I bombardamenti alle città ucraine, avvenuti in risposta all’attacco al ponte di Kerch di domenica 9 ottobre, sono da considerarsi non solo un avvertimento all’Ucraina e all’Europa, ma anche a chi, tra i fedeli del Cremlino, ha messo in dubbio la leadership di Putin durante il conflitto.
Nelle ultime settimane, infatti, gli attacchi alla strategia di guerra di Putin si sono fatti più numerosi, provenendo da fonti sempre più vicine al presidente del Cremlino. Secondo quanto riportato dal Washington Post, l’intelligence americana ha scoperto che una persona proveniente dalla cerchia ristretta di Putin lo avrebbe criticato direttamente per la sua gestione del conflitto.
I dissensi interni
Le critiche maggiori non sono spinte da ragioni umanitare, bensì da motivazioni nazionaliste, portate avanti dalla destra del paese, che accusa il governo di utilizzare tattiche troppo “morbide” contro Kiev. Tra questi vi sono anche i falchi di Putin, i suoi uomini più fidati, tra cui il vicepresidente del Consiglio di sicurezza russo Dmitry Medvedev, che la mattina del 10 ottobre, con l’inizio dei bombardamenti, ha esultato dichiarando che si trattasse appena del “primo episodio”.
Nei piani di Mosca la guerra in Ucraina doveva durare poche settimane, ma quasi immediatamente si è dimostrata uno sforzo maggiore del previsto, arrivando nel mese scorso a costringere la Russia ad avviare una mobilitazione parziale, richiamando in servizio 300.000 riservisti, scelti esclusivamente tra uomini che hanno già servito nell’esercito e che presentano esperienza nel combattimento e specializzazioni militari. Ma la Russia ha continuato a perdere terreno a causa dell’aggressiva controffensiva ucraina, fatto che ha messo in dubbio le capacità strategiche di Putin e potrebbe, secondo alcuni analisti, causare una crisi all’intera struttura federale in caso di una disfatta definitiva. Tra le voci più critiche che hanno chiamato le ultime ritirate dall’est dell’Ucraina un disastro, sono emerse quelle dei falchi Ramzan Kadyrov, capo della Cecenia e di Yevgeny Prigozhin, fondatore delle brigate di mercenari Wagner.

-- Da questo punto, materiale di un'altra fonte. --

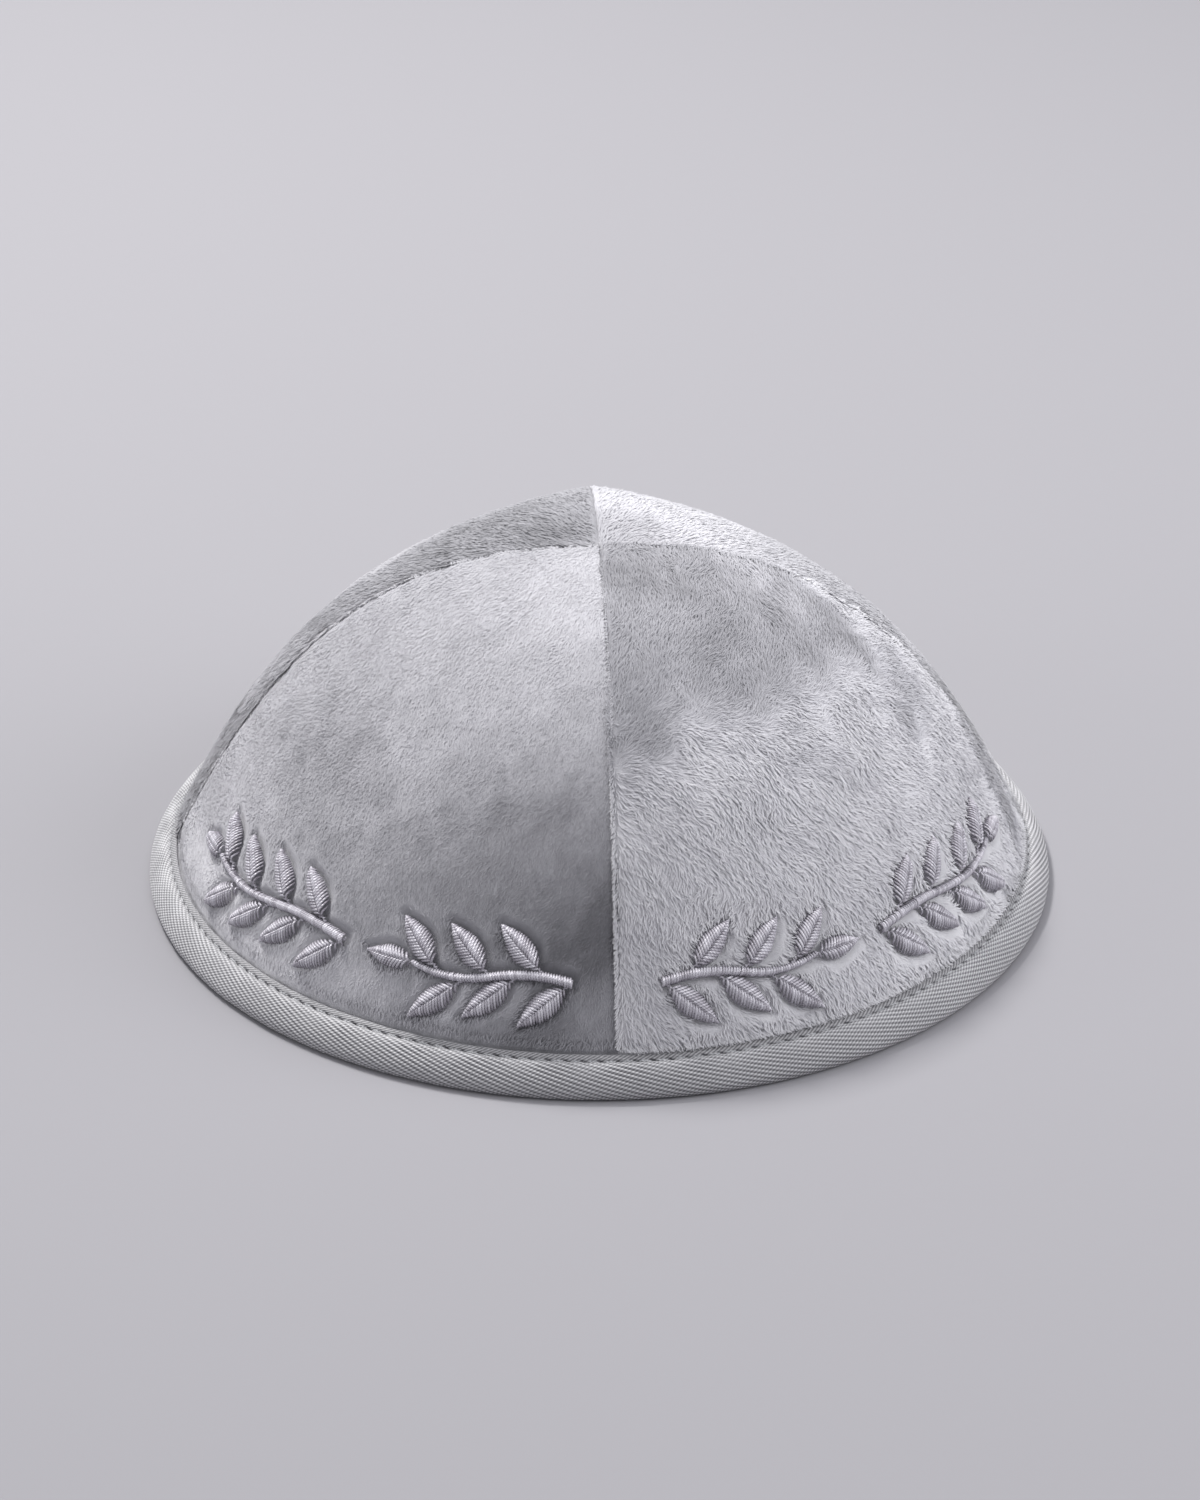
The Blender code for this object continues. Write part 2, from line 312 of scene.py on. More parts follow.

La risposta di Putin ai falchi
Dopo la perdita da parte dell’esercito russo della città di Izyum, avvenuta l’11 settembre, Kadyrov si è detto preoccupato delle scelte dell’esercito, dichiarando che “se non verranno adottati dei cambiamenti a livello strategico entro domani, sarò obbligato a parlare con la leadership del ministero della Difesa e la leadership del Paese, così da spiegargli la realtà dei fatti e riportarli con i piedi per terra.” Non è l’unica dichiarazione di questo genere fatta dal leader ceceno, che a inizio ottobre ha chiesto a Putin di introdurre nel conflitto ordigni nucleari a bassa potenza, così da velocizzare la conclusione della guerra in Ucraina.

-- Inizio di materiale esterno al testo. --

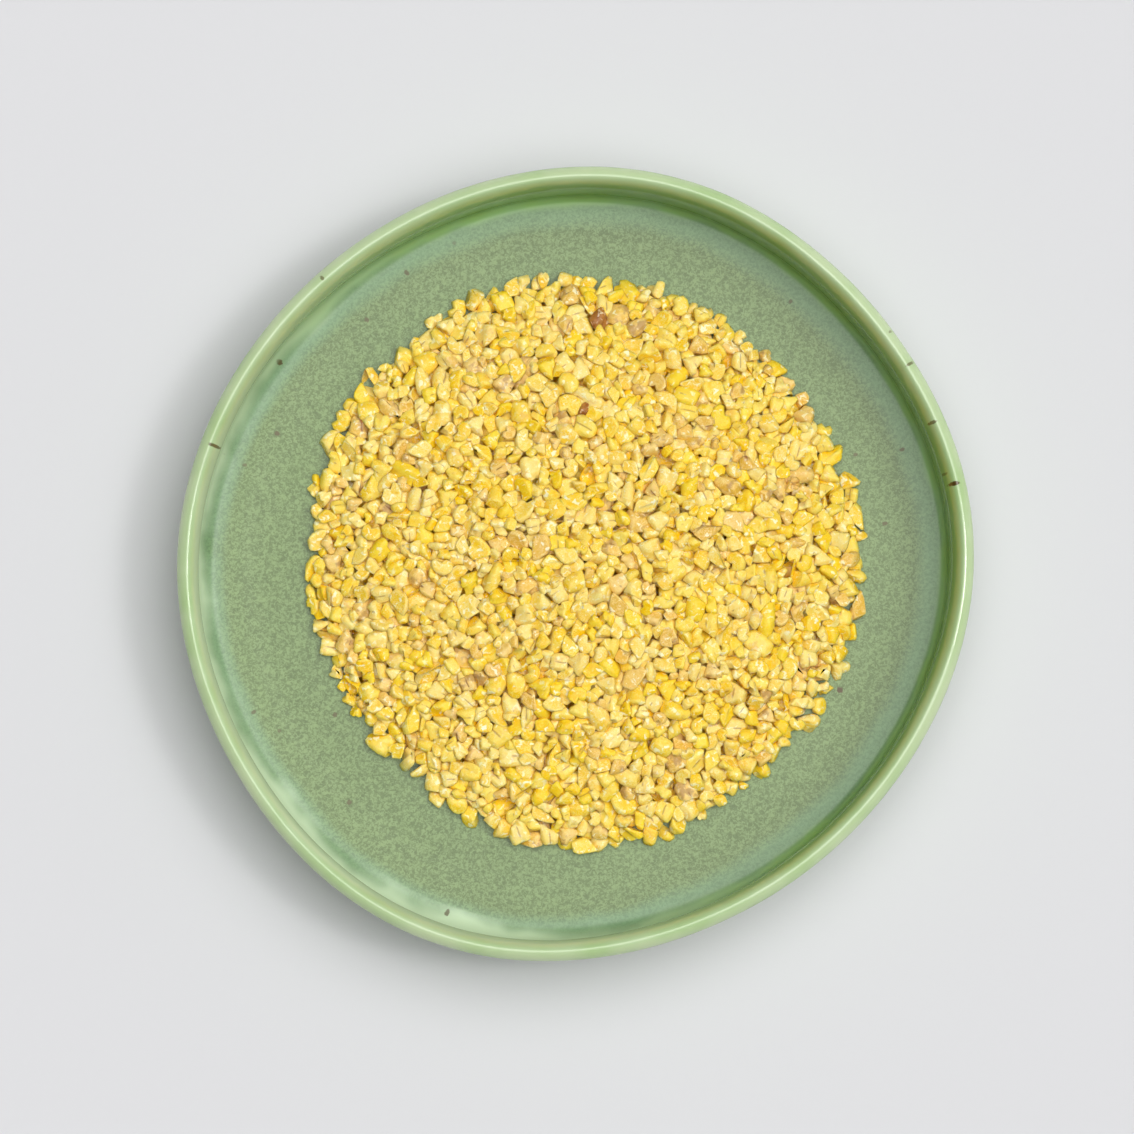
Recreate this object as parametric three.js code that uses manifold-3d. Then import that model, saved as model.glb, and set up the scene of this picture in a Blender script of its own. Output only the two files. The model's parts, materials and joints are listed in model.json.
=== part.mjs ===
// A small hand-thrown dish with a low heap of coarse bulgur wheat in it.
// Millimetres, +Z up. The origin is on the table, under the middle of the dish, and +Y is
// the top of the dish as it is looked down on.
// The dish is one pot: turned foot ring, floor, wall and rounded lip, a little out of round.
// The heap is one solid: a low mound whose top is broken into grains, with loose grains
// fused on round its foot.

import * as THREE from "three";
import { mergeVertices } from "three/addons/utils/BufferGeometryUtils.js";
import Module from "manifold-3d";

// ---- Driving dimensions of the dish ----

const rimRadius = 62.6; // mean, out to the edge of the lip
const rimHeight = 21.5;
const lipThickness = 3.6;
const lipRadius = 1.6; // of the lip's short outer curve
const lipFall = 4; // height of the lip's long inner curve
const wallUndercut = 0.3; // how far the inside of the wall leans out on its way down
const coveSize = 1.4; // of the hollow curve from the wall to the floor
const turnSize = 9; // of the outside curve from the underside to the wall
const floorHeight = 5.8; // top of the floor, above the table
const floorRise = 0.3; // of the floor, out to the hollow curve
const floorFlatRadius = 50; // the floor is flat inside this
const footRadius = 36; // outer edge of the foot ring
const footWidth = 4.2;
const footBevel = 0.6;
const footRecess = 1.5; // how deep the clay is turned away inside the foot ring
const undersideRise = 1; // from the foot ring out to the outside curve
const dishSegments = 60;

// ---- Driving dimensions of the heap ----

const heapRadius = 44.8; // mean, out to the grains at its foot
const heapHeight = 8.6; // middle of the heap, above the floor
const heapCentre = { x: 1.4, y: 1.1 };
const heapSteepness = 0.8; // below 1 the heap is rounder on top and steeper at its edge
const heapEdge = 0.3; // thickness at the edge of the mound, under its loose grains
const restGap = 0.3; // between the heap and the floor under it

const grainSize = [1.9, 2.8]; // smallest and largest distance from a grain to the next
const grainThrows = 14000; // enough to fill the plan with grains
const grainRelief = 1.3; // how far the valleys between grains lie below their tops
const facetShare = [0.6, 0.74]; // size of a grain's top facet, as a share of the grain
const facetSlope = 0.3; // steepest tilt of a facet along X and along Y
const facetLift = [-0.3, 0.4]; // of a facet above the mound's skin
const facetCrack = 0.12; // how far a facet's corners stand off its plane
const proudShare = 0.08; // of the grains, those that lie loose on top of the others
const proudLift = 0.9;

const footGrainCount = 72;
const footGrainHalf = { x: [1.3, 2.1], y: [1.1, 1.5], z: [1, 1.3] }; // half their sizes
const footGrainInset = [0.8, 1.9]; // from the heap's outline in to a grain's middle

// Waves round an outline: [how many round the dish, size in mm, angle of a crest in degrees].
const rimWaves = [[2, 0.99, 45], [3, 0.3, -4], [4, 0.53, -9], [5, 0.11, 19], [6, 0.14, 7]];
const lipWaves = [[2, 0.22, 115], [3, 0.14, 40]]; // up and down, along the lip
const heapWaves = [[2, 0.77, -76], [3, 0.28, 15], [4, 0.4, -3], [5, 0.11, -12]];

const waveAt = (waves, angle) => waves.reduce(
  (sum, [count, size, crest]) =>
    sum + size * Math.cos(count * (angle - THREE.MathUtils.degToRad(crest))),
  0,
);

// ---- Random draws, the same on every run ----

function seededRandom(seed) {
  let state = seed;
  return (low = 0, high = 1) => {
    state = (state + 0x6d2b79f5) | 0;
    let t = Math.imul(state ^ (state >>> 15), 1 | state);
    t = (t + Math.imul(t ^ (t >>> 7), 61 | t)) ^ t;
    return low + (high - low) * (((t ^ (t >>> 14)) >>> 0) / 2 ** 32);
  };
}

// ---- The dish ----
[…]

Anche Prigozhin si è aggiunto a Kadyrov nel criticare le perdite subite dall’esercito russo. Sembrerebbe che entrambi abbiano fatto forti pressione per sollevare Sergei Shoigu dal suo ruolo di ministro della Difesa, perché ritenuto da loro troppo cauto nelle sue strategie. Prigozhin ha ammesso da poco di essere a capo di Wagner, una mossa che potrebbe rivelare il desiderio di rivestire un ruolo più importante all’interno della rete di Putin anche pubblicamente. I bombardamenti che lunedì 10 ottobre hanno fatto risvegliare i cittadini Kiev e di altre città ucraine al suono delle sirene antiaeree, si stanno concentrando principalmente su infrastrutture strategiche e civili e sembrerebbero soddisfare le pressioni dei falchi del Cremlino.
Anche la scelta del capo delle operazioni militari in Ucraina sembrerebbe essere un passo all’interno delle concessioni di Putin: gli attacchi sono avvenuti sotto il comando del “generale armageddon”, Sergey Surovikin. Il generale è noto per aver ordinato di sparare alle folle di dissidenti a Mosca nel 1991 e per il suo coinvolgimento nella guerra in Siria nel 2017, di cui risalta in particolare il bombardamento di Aleppo a fianco delle forze di Bashar Al-Assad. Le strategie spietate di Surovikin saranno sicuramente un modo di Putin per silenziare i dissidenti interni e sottolineare la sua determinazione a vincere la guerra, ma sono anche una chiara minaccia agli occhi di Zelensky e dell’Occidente.